Yousuf Raza Gilani, before being declared ineligible to hold a seat in the parliament, was engaged in changing investigation officers in his son’s case. Why was then there no hue and cry over it?


Oaths and credibility

MALIK Riaz is recorded in our now fully discredited media holding a copy of the holy book to his head as he accused the chief justice of Pakistan. He has then asked for the chief justice to reciprocate the gesture if in denial.

This is a country where, at the drop of a hat, people are willing to take oaths on anything and everything, especially in the seeming national pastime of perjurious (sic) accusation/defence. Indeed, three of the most potent qualifications for absolute truth in Pakistan are in rising order: an oath on a close or higher familial relationship; words spouted through a bearded mouth and power. The forth and most powerful oath is that taken on the holy book.

Recently we have seen a spate of instances where persons, many of indubitably doubtful antecedents, publicly swear their own personal fealty/intrinsic honesty/veracity of their accusation against the other, on the holy book.

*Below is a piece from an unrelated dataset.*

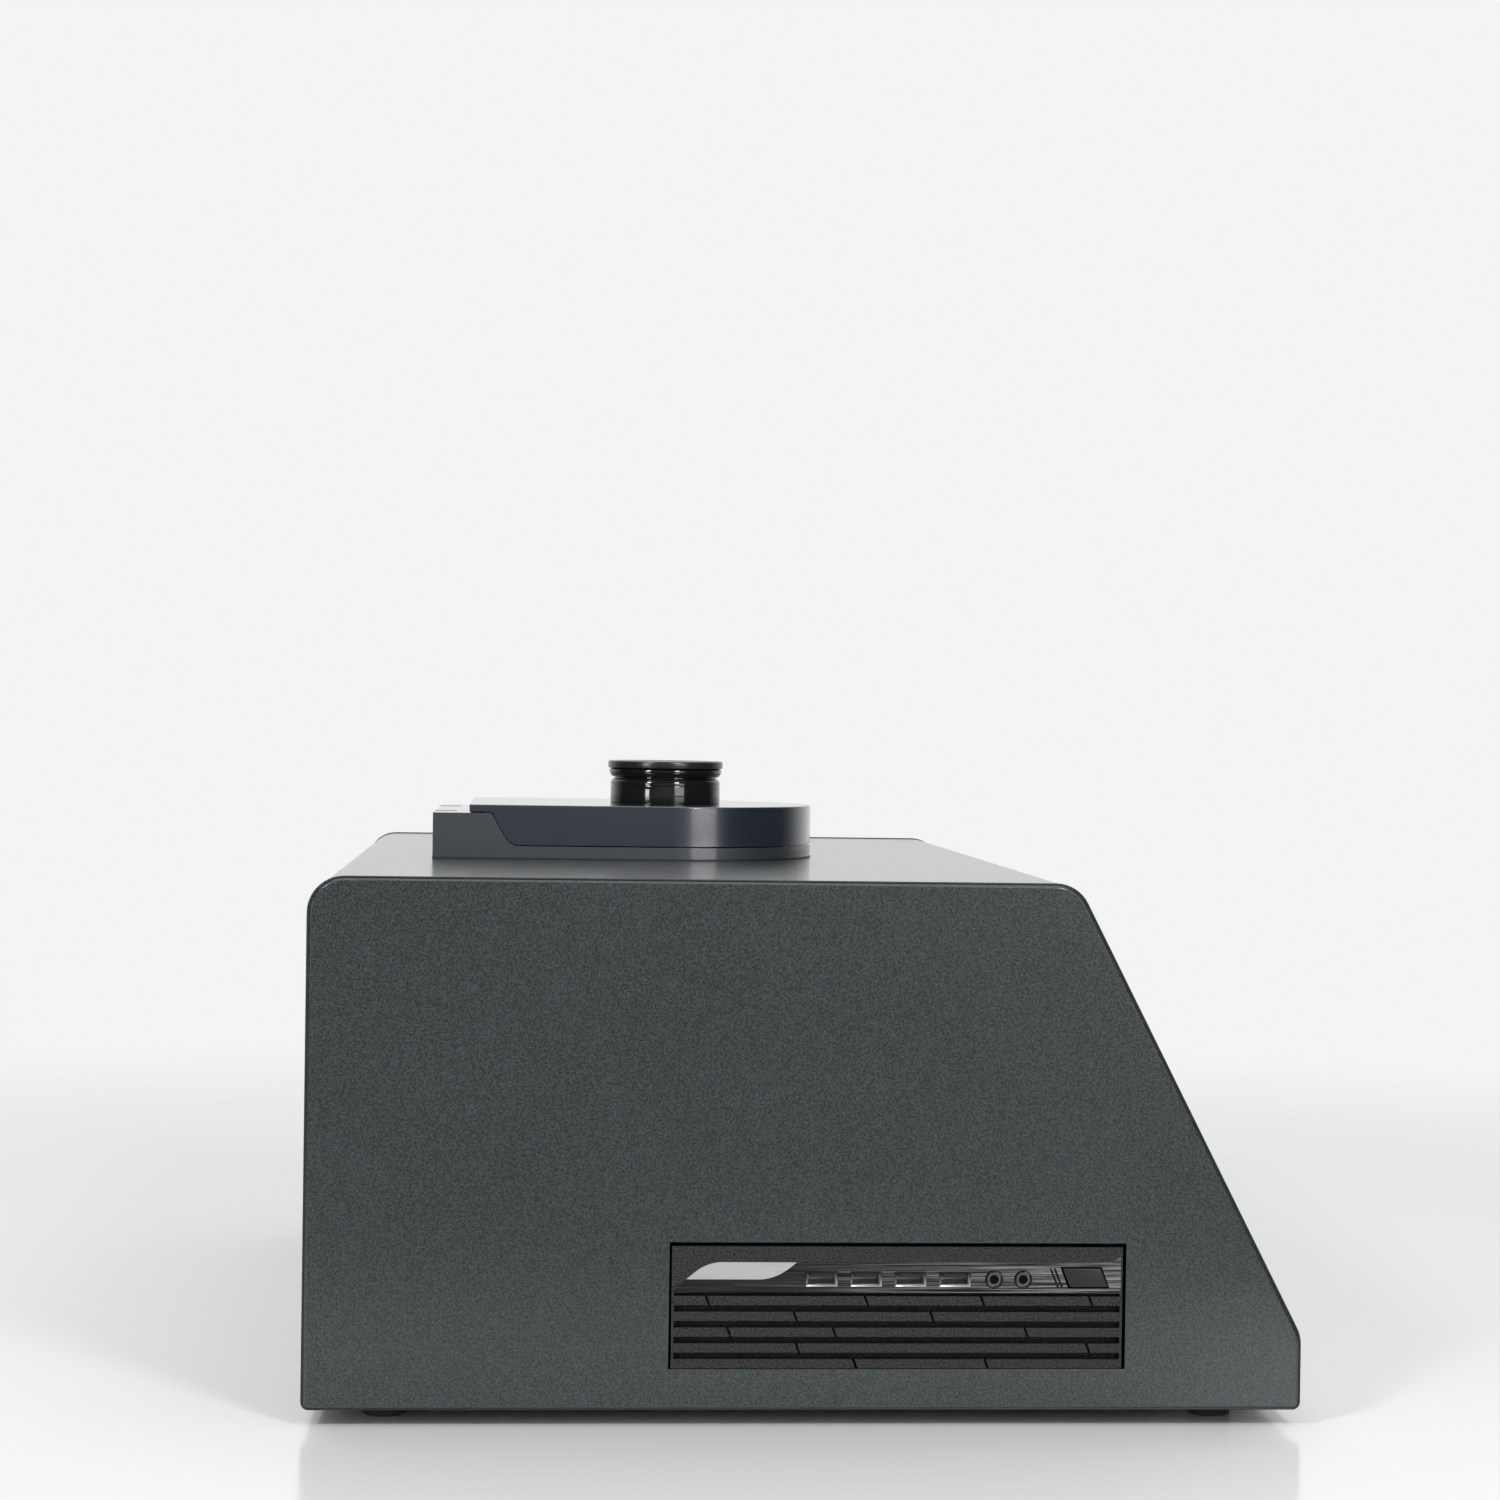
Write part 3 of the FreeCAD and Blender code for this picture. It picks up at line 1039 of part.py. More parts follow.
piece("usb_tongues", group("usb_tongues", *usb_tongues))
piece("audio_jacks", group("audio_jacks", *audio_jacks))
piece("pc_led_bar", slanted("led_bar", led_x, "button_bottom", "button_top", "led_width",
                            bezel_y, "bezel_depth"))
piece("pc_power_button", slanted("button", button_x, "button_bottom", "button_top",
                                 "button_width", f"{bezel_y} - button_proud",
                                 "button_depth"))
badge_right_side = [(0.194, 0.434), (0.227, 0.53), (0.251, 0.735), (0.2745, 1)]
piece("pc_badge", face_slab("badge", band_corners([*badge_left_side, *badge_right_side]),
                            f"{bezel_y} - badge_thickness", "badge_thickness"))

# The computer's own case, its board and the bracket that it stands on
pc_case_y = bezel_back
pc_outer = block("pc_outer", pc_left, pc_case_y, "pc_bottom", "pc_width", "pc_depth", "pc_height")
pc_room = block("pc_room", f"{pc_left} + pc_wall", f"{pc_case_y} - 1", "pc_bottom + pc_wall",
                "pc_width - 2 * pc_wall", "pc_depth + 1 - pc_wall", "pc_height - 2 * pc_wall")
piece("pc_case", cut("pc_case", pc_outer, pc_room))
board = block("pc_board_sheet", f"{pc_left} + 2 * pc_wall", f"{pc_case_y} + usb_depth",
              "pc_bottom + board_lift", "pc_width - 4 * pc_wall",
              "pc_depth - 2 * pc_wall - usb_depth", "board_sheet")
board_feet = [
    block(f"pc_board_foot_{number}", f"{pc_left} + {share} * pc_width",
          f"{pc_case_y} + pc_depth / 2", "pc_bottom + pc_wall", "board_foot", "board_foot",
          "board_lift - pc_wall")
    for number, share in enumerate((0.2, 0.75), 1)
]
piece("pc_board", join("pc_board", board, *board_feet))
tray_blank = block("tray_blank", f"{pc_left} - tray_foot", f"{bezel_back} + tray_gap", floor_top,
                   "pc_width + 2 * tray_foot", "pc_depth - tray_gap", f"pc_bottom - {floor_top}")
tray_under = block("tray_under", f"{pc_left} + tray_sheet", bezel_y, f"{floor_top} - 1",
                   "pc_width - 2 * tray_sheet", "2 * pc_depth",
                   f"pc_bottom - {floor_top} - tray_sheet + 1")
tray_sides = [
    block(f"tray_side_{number}", start, bezel_y, f"{floor_top} + tray_sheet", "tray_foot + 1",
          "2 * pc_depth", "pc_bottom")
    for number, start in enumerate((f"{pc_left} - tray_foot - 1", f"{pc_left} + pc_width"), 1)
]
piece("pc_bracket", cut("pc_bracket", tray_blank, tray_under, *tray_sides))

# Power supply and control board on the floor
piece("power_supply", block("power_supply", "-case_length / 2 + supply_rear_gap",
                            "case_width / 2 - supply_side_gap - supply_width", floor_top,
                            "supply_length",
                            "supply_width", "supply_height"))
control_x = "(case_length / 2 - control_front_gap - control_length)"
control = block("control_sheet", control_x, control_y, f"{floor_top} + control_lift",
                "control_length", "control_width", "board_sheet")
standoffs = []
for end, spot_x in enumerate((f"({control_x} + standoff_inset)",
                              f"({control_x} + control_length - standoff_inset)")):
    for side, spot_y in enumerate((f"({control_y} + standoff_inset)",
                                   f"({control_y} + control_width - standoff_inset)")):
        standoffs.append(hexagon(f"standoff_{end}_{side}", spot_x, spot_y, floor_top,
                                 "standoff_radius", "control_lift"))
piece("control_board", control)
piece("board_standoffs", group("board_standoffs", *standoffs))

# The fan behind the rear slots
fan_x = rear_inside
fan_blank = block("fan_blank", fan_x, f"{fan_y} - fan_side / 2", "fan_z - fan_side / 2",
                  "fan_depth", "fan_side", "fan_side")
fan_bore = rod("fan_bore", "x", f"{fan_x} - 1", fan_y, "fan_z", "fan_bore", "fan_depth + 2")
fan_ring = cut("fan_ring", fan_blank, fan_bore)
web_x = f"({fan_x} + fan_depth - fan_web)"
fan_seat = rod("fan_seat", "x", web_x, fan_y, "fan_z", "fan_hub", "fan_web")
fan_struts = [
    block("fan_strut_level", web_x, f"{fan_y} - fan_bore - 1", "fan_z - fan_strut / 2", "fan_web",
          "2 * fan_bore + 2", "fan_strut"),
    block("fan_strut_upright", web_x, f"{fan_y} - fan_strut / 2", "fan_z - fan_bore - 1", "fan_web",
          "fan_strut", "2 * fan_bore + 2"),
]
piece("fan_frame", join("fan_frame", fan_ring, fan_seat, *fan_struts))
rotor_x = f"({fan_x} + fan_front_gap)"
rotor_depth = "(fan_depth - fan_web - fan_front_gap - fan_gap / 2)"
rotor_hub = rod("rotor_hub", "x", rotor_x, fan_y, "fan_z", "fan_hub", rotor_depth)
blades = []
for blade in range(SIZES["fan_blades"]):
    around = 360 * blade / SIZES["fan_blades"]
    sweep = doc.addObject("Part::Box", f"blade_{blade}")
    bind(sweep, Length="blade_chord", Width="blade_sheet",
         Height="fan_bore - fan_gap - fan_hub + blade_root")
    turn = FreeCAD.Rotation(V(1, 0, 0), around)
    pitch = FreeCAD.Rotation(V(0, 0, 1), value("blade_pitch"))
    sweep.Placement = FreeCAD.Placement(V(), turn * pitch)
    radial = turn.multVec(V(0, 0, 1))
    half = turn.multVec(pitch.multVec(V(1, 0, 0)))
    place(sweep, f"{rotor_x} + {rotor_depth} / 2 - {half.x:.6f} * blade_chord / 2",
          f"{fan_y} + {radial.y:.6f} * (fan_hub - blade_root) - {half.y:.6f} * blade_chord / 2",
          f"fan_z + {radial.z:.6f} * (fan_hub - blade_root) - {half.z:.6f} * blade_chord / 2")
    blades.append(sweep)
rotor_limit = rod("rotor_limit", "x", rotor_x, fan_y, "fan_z", "fan_bore - fan_gap", rotor_depth)
rotor_all = join("rotor_all", rotor_hub, *blades)
piece("fan_rotor", common("fan_rotor", rotor_all, rotor_limit))

# The recessed rear panel with the power inlet and the rocker switch
pan = block("pan_blank", rear_inside, f"{io_y} - io_width / 2 - lip_sheet",
            "io_z - io_height / 2 - lip_sheet", "io_depth", "io_width + 2 * lip_sheet",
            "io_height + 2 * lip_sheet")
pan_room = block("pan_room", f"{rear_inside} - 1", f"{io_y} - io_width / 2", "io_z - io_height / 2",
                 "io_depth + 1 - lip_sheet", "io_width", "io_height")
inlet_y = f"({io_y} + inlet_offset)"
switch_y = f"({io_y} + switch_offset)"
panel_x = f"({rear_inside} + io_depth - lip_sheet)"
inlet_hole = block("inlet_hole", f"{panel_x} - 1", f"{inlet_y} - inlet_width / 2",
                   "io_z - inlet_height / 2", "lip_sheet + 2", "inlet_width", "inlet_height")
switch_hole = block("switch_hole", f"{panel_x} - 1", f"{switch_y} - switch_width / 2 - switch_wall",
                    "io_z - switch_height / 2 - switch_wall", "lip_sheet + 2",
                    "switch_width + 2 * switch_wall", "switch_height + 2 * switch_wall")
piece("rear_io_pan", cut("rear_io_pan", pan, pan_room, inlet_hole, switch_hole))
inlet_body = block("inlet_body", panel_x, f"{inlet_y} - inlet_width / 2",
                   "io_z - inlet_height / 2", "inlet_depth", "inlet_width", "inlet_height")
inlet_flange = block("inlet_flange", f"{panel_x} - inlet_flange_sheet",
                     f"{inlet_y} - inlet_width / 2 - inlet_flange",
                     "io_z - inlet_height / 2 - inlet_flange", "inlet_flange_sheet",
                     "inlet_width + 2 * inlet_flange", "inlet_height + 2 * inlet_flange")
inlet_room = block("inlet_room", f"{panel_x} - inlet_flange_sheet - 1",
                   f"{inlet_y} - inlet_width / 2 + inlet_wall",
                   "io_z - inlet_height / 2 + inlet_wall",
                   "inlet_depth + inlet_flange_sheet + 1 - inlet_wall",
                   "inlet_width - 2 * inlet_wall", "inlet_height - 2 * inlet_wall")
inlet_solid = join("inlet_solid", inlet_body, inlet_flange)
piece("power_inlet", cut("power_inlet", inlet_solid, inlet_room))
inlet_back = f"({panel_x} + inlet_depth - inlet_wall)"
inlet_pins = [
    block(f"inlet_pin_{number}", f"{inlet_back} - inlet_pin_length",
          f"{inlet_y} + {side} * inlet_pin_side - inlet_pin_sheet / 2",
          f"io_z + {rise} * inlet_pin_rise - inlet_pin_width / 2", "inlet_pin_length",
          "inlet_pin_sheet", "inlet_pin_width")
    for number, (side, rise) in enumerate(((-1, 0), (0, 1), (1, 0)), 1)
]
piece("inlet_pins", group("inlet_pins", *inlet_pins))
switch_x = f"({panel_x} - inlet_flange_sheet)"
switch_blank = block("switch_blank", panel_x, f"{switch_y} - switch_width / 2 - switch_wall",
                     "io_z - switch_height / 2 - switch_wall", "switch_depth",
                     "switch_width + 2 * switch_wall", "switch_height + 2 * switch_wall")
switch_flange = block("switch_flange", switch_x,
                      f"{switch_y} - switch_width / 2 - 2 * switch_wall",
                      "io_z - switch_height / 2 - 2 * switch_wall", "inlet_flange_sheet",
                      "switch_width + 4 * switch_wall", "switch_height + 4 * switch_wall")
switch_room = block("switch_room", f"{switch_x} - 1", f"{switch_y} - switch_width / 2",
                    "io_z - switch_height / 2", "switch_depth + inlet_flange_sheet - switch_wall + 1",
                    "switch_width", "switch_height")
switch_solid = join("switch_solid", switch_blank, switch_flange)
rocker_x = f"({panel_x} + rocker_depth)"
pin_seat = rod("rocker_pin_seat", "y", rocker_x,
               f"{switch_y} - switch_width / 2 - pin_seat_depth", "io_z",
               "rocker_pin + rocker_pin_gap", "switch_width + 2 * pin_seat_depth")
piece("switch_frame", cut("switch_frame", switch_solid, switch_room, pin_seat))
rocker = body("rocker")
profile = sketch(rocker, "XZ_Plane", "rocker_outline")
half_rocker = "(switch_height / 2 - rocker_gap - 3 * rocker_edge)"
face_out = f"({switch_x} - {rocker_x} - rocker_proud)"
outline(profile, [
    ("rocker_depth", "-rocker_back"),
    (f"{face_out} + rocker_edge_depth", f"-{half_rocker}"),
    (face_out, f"-{half_rocker} + rocker_edge"),
    (f"{face_out} + rocker_dip", "0"),
    (face_out, f"{half_rocker} - rocker_edge"),
    (f"{face_out} + rocker_edge_depth", half_rocker),
    ("rocker_depth", "rocker_back"),
])
pad(rocker, profile, "switch_width - 2 * rocker_gap", "rocker_pad", middle=True)
profile = sketch(rocker, "XZ_Plane", "rocker_pin_outline")
circle(profile, "0", "0", "rocker_pin")
pad(rocker, profile, "switch_width + 2 * (pin_seat_depth - rocker_edge)", "rocker_pin_pad",
    middle=True)
rocker.Placement = FreeCAD.Placement(V(), FreeCAD.Rotation(V(0, 1, 0), 8))
rocker.setExpression("Placement.Rotation.Angle", formula("rocker_tilt"))
place(rocker, rocker_x, switch_y, "io_z")
piece("power_rocker", rocker)

# Everything is worked out, tested and written, one file for each sub-part
doc.recompute()
for thing in doc.Objects:
    if "Invalid" in thing.State or "Error" in thing.State:
        raise ValueError(f"{thing.Label} failed: {thing.State}")
for thing in pieces:
    if thing.Shape.isNull() or not thing.Shape.isValid() or not thing.Shape.Solids:
        raise ValueError(f"{thing.Label} has no sound shape")
os.makedirs("parts", exist_ok=True)
for thing in pieces:
    thing.Shape.exportStep(f"parts/{thing.Label}.step")
print(len(pieces), "sub-parts written")
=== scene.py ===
import math
import bpy
from mathutils import Matrix, Vector


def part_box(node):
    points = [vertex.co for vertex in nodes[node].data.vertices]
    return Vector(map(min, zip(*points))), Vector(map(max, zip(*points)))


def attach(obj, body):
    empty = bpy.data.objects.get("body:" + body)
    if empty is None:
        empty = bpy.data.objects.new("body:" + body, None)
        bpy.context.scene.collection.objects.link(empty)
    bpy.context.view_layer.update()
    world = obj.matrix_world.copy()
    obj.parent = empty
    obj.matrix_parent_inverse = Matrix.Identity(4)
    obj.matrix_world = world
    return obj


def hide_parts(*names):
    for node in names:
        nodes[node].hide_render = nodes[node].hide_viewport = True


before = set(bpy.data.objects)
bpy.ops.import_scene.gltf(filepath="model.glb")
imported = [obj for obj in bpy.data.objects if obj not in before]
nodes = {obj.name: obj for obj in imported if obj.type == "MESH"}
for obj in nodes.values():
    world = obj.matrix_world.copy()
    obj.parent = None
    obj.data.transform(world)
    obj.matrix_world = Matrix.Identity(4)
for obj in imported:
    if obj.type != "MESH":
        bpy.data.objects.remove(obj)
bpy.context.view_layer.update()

# The case is a wrap of folded sheet between two flat side panels, all in a dark
# grey-green powder coat with a fine leathery grain. The near panel has a window
# for the small computer. Its folds and rims keep a small round edge.


class Wire:
    """A shader socket that sums and products can be written with."""

    def __init__(self, finish, socket):
        self.finish = finish
        self.socket = socket

    def math(self, operation, *others):
        values = (self, *others)
        return self.finish.node("ShaderNodeMath", {"operation": operation},
                                dict(enumerate(values)))

    def __add__(self, other):
        return self.math("ADD", other)

    def __radd__(self, other):
        return self.math("ADD", other)

    def __sub__(self, other):
        return self.math("SUBTRACT", other)

    def __rsub__(self, other):
        return self.finish.node("ShaderNodeMath", {"operation": "SUBTRACT"}, {0: other, 1: self})

    def __mul__(self, other):
        return self.math("MULTIPLY", other)

    def __rmul__(self, other):
        return self.math("MULTIPLY", other)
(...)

Indeed, this is rapidly becoming an epidemic. I have a big problem with such oaths because, to me, it implies that everything else the swearer stands for is inherently false and an oath is required for his word to be taken without a barrelful of salt.Could some literate religious persons or the Shariat Court cast some light on this issue? If those taking oaths of high magnitude later are found to have borne false witness, then should they not be suitably punished for those lies? Further, as in the blasphemy scenario, especially as it usually terminates in Pakistan, are not those gesticulating on the holy book guilty of sacrilege and should not they be given a greater, preferably the conventionally popular, punishment?